Speaking at a panel discussion at the World Economic Forum in Davos, Switzerland, Fink acknowledged that while he isn't actively predicting a rate hike, he sees a significant probability of such a move beyond the next 12 months. He emphasized that his "core prognostication" remains unchanged.
"The economy is very strong," Fink stated. "It was very strong in the fourth quarter and the evidence that we are hearing from different corporations is that business is strong already in the first quarter."
Fink acknowledged that the Fed still has room for near-term interest rate cuts, with the next few months of economic data likely to be crucial in determining the extent of such cuts. However, he noted that the bond market is signaling that inflation may be "higher than we think" and that wage increases driven by labor shortages are likely to steepen the yield curve.
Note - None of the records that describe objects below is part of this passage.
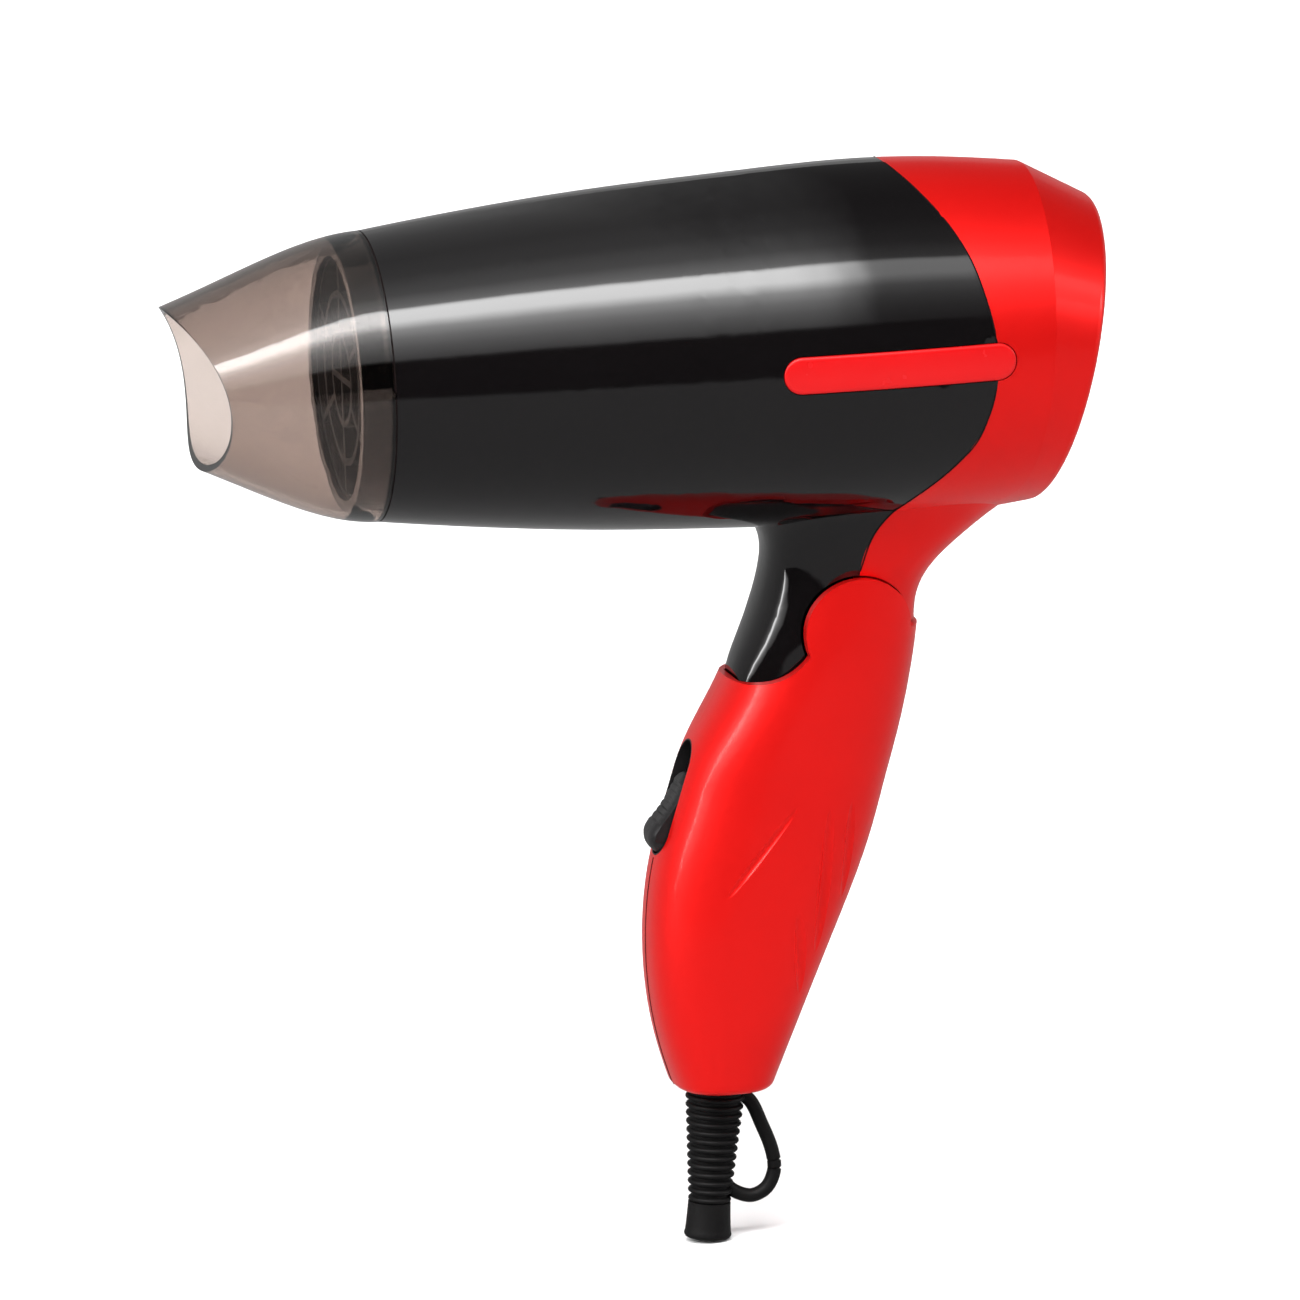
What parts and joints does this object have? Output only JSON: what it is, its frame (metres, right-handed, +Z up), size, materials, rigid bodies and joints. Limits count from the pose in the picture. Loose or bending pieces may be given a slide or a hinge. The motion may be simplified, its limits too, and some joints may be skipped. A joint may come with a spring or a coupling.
{
  "type": "hair dryer",
  "caption": "Folding travel hair dryer with a round tapered barrel, a turning smoked concentrator nozzle, a forward-folding grip with slide switch and a ribbed cord boot with hanging loop.",
  "frame": {"origin": "centre of the nozzle's seat on the barrel's axis", "axes": "+X along the barrel from the nozzle to the air intake, +Z up, the grip hangs towards -Z, Y across the dryer"},
  "size_m": [0.1893, 0.0738, 0.2177],
  "materials": {
    "black_shell": "gloss",
    "red_shell": "satin pearl",
    "red_strip": "gloss",
    "smoked_nozzle": "clear gloss",
    "black_plastic": "matte",
    "black_rubber": "matte",
    "steel": "brushed",
    "heater_wire": "dull",
    "mica": "matte",
    "grey_plastic": "matte",
    "circuit_board": "satin",
    "capacitor_case": "gloss",
    "contact_brass": "bright",
    "lead_sleeve": "matte",
    "filter_mesh": "woven"
  },
  "bodies": {
    "barrel": {"front_shell": "black_shell", "rear_shell": "red_shell", "side_strip_left": "red_strip", "side_strip_right": "red_strip", "body_screws": "steel", "outlet_grille": "black_plastic", "heater_tube": "mica", "heater_frame": "mica", "heater_coil": "heater_wire", "thermostat": "contact_brass", "thermal_fuse": "steel", "motor_mount": "black_plastic", "motor": "steel", "rectifier_board": "circuit_board", "intake_grille": "black_plastic", "lint_filter": "filter_mesh", "hinge_tube": "steel", "barrel_leads": "lead_sleeve"},
    "rotor": {"motor_shaft": "steel", "fan": "grey_plastic"},
    "nozzle": {"nozzle": "smoked_nozzle"},
    "handle": {"handle_left": "red_shell", "handle_right": "red_shell", "handle_screws": "steel", "hinge_washers": "steel", "detent_spring": "steel", "switch_body": "black_plastic", "capacitor": "capacitor_case", "cord_clamp": "grey_plastic", "clamp_screws": "steel", "strain_relief": "black_rubber", "handle_leads": "lead_sleeve"},
    "switch": {"switch_slider": "black_plastic", "switch_contact": "contact_brass"}
  },
  "joints": [
    {"name": "handle_fold", "type": "hinge", "parent": "barrel", "child": "handle", "pos_m": [0.095, 0, -0.0565], "axis": [0, 1, 0], "range_deg": [0, 62]},
    {"name": "nozzle_turn", "type": "hinge", "parent": "barrel", "child": "nozzle", "pos_m": [0, 0, 0], "axis": [-1, 0, 0], "continuous": true},
    {"name": "switch_slide", "type": "slide", "parent": "handle", "child": "switch", "axis": [0.3387, 0, 0.9409], "range_m": [0, 0.006]},
    {"name": "fan_spin", "type": "hinge", "parent": "barrel", "child": "rotor", "pos_m": [0.118, 0, 0], "axis": [1, 0, 0], "continuous": true}
  ]
}
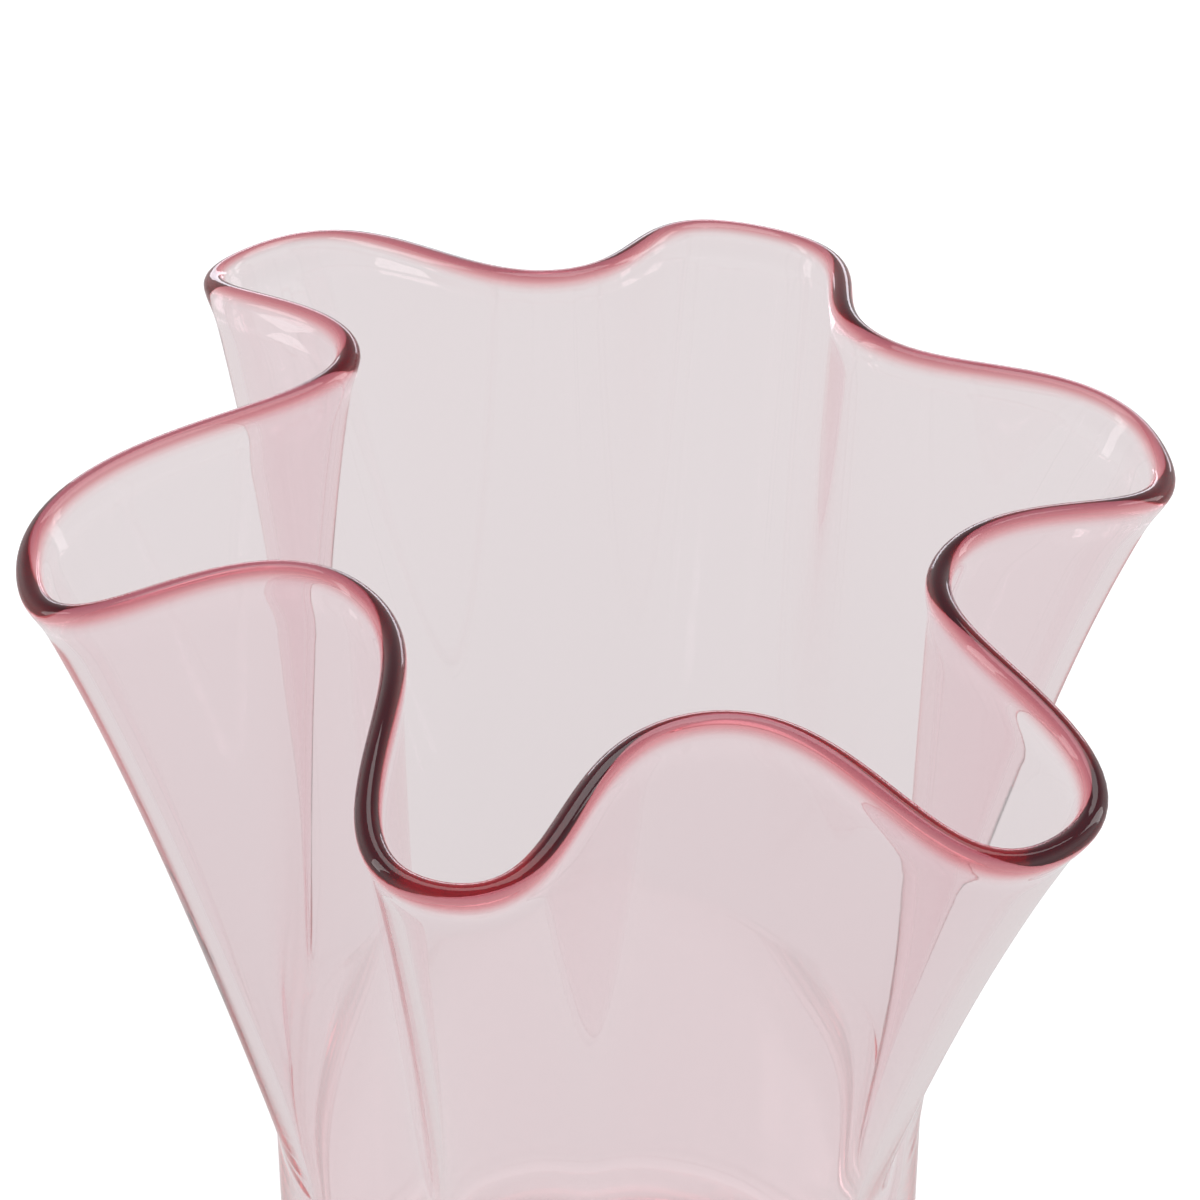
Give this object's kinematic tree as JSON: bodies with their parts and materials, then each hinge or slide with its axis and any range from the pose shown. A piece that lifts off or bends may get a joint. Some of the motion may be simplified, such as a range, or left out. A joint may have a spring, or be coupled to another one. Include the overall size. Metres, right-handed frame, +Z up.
{
  "type": "handkerchief vase",
  "caption": "Blown glass vase with a straight round body and a wide flare gathered into folds, for holding cut flowers.",
  "frame": {"origin": "centre of the flat base, on the surface the vase stands on", "axes": "+Z up along the axis of the round body; -Y towards the side that the picture is taken from; +X to the picture's right"},
  "size_m": [0.222, 0.2093, 0.272],
  "materials": {
    "pink_glass": "clear fire-polished glass, tinted pale pink in the mass"
  },
  "bodies": {
    "root": {"vase": "pink_glass"}
  },
  "joints": []
}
In contrast to his cautious outlook on US monetary policy, Fink expressed optimism about Europe's economic prospects, despite acknowledging the continent's challenges. He argued that the prevailing pessimism surrounding the European economy is unwarranted.
"I mean, I see all the problems in Europe but I do believe the pessimism is too large," Fink said. "I believe it's probably time to be investing back into Europe."
However, Fink also highlighted several key reforms Europe needs to implement before realizing its full economic potential. "It needs a banking union and a capital markets union," he stated. "Europe is a myth. It's a beautiful myth, but it's not working. To be optimistic, you have to admit your problems."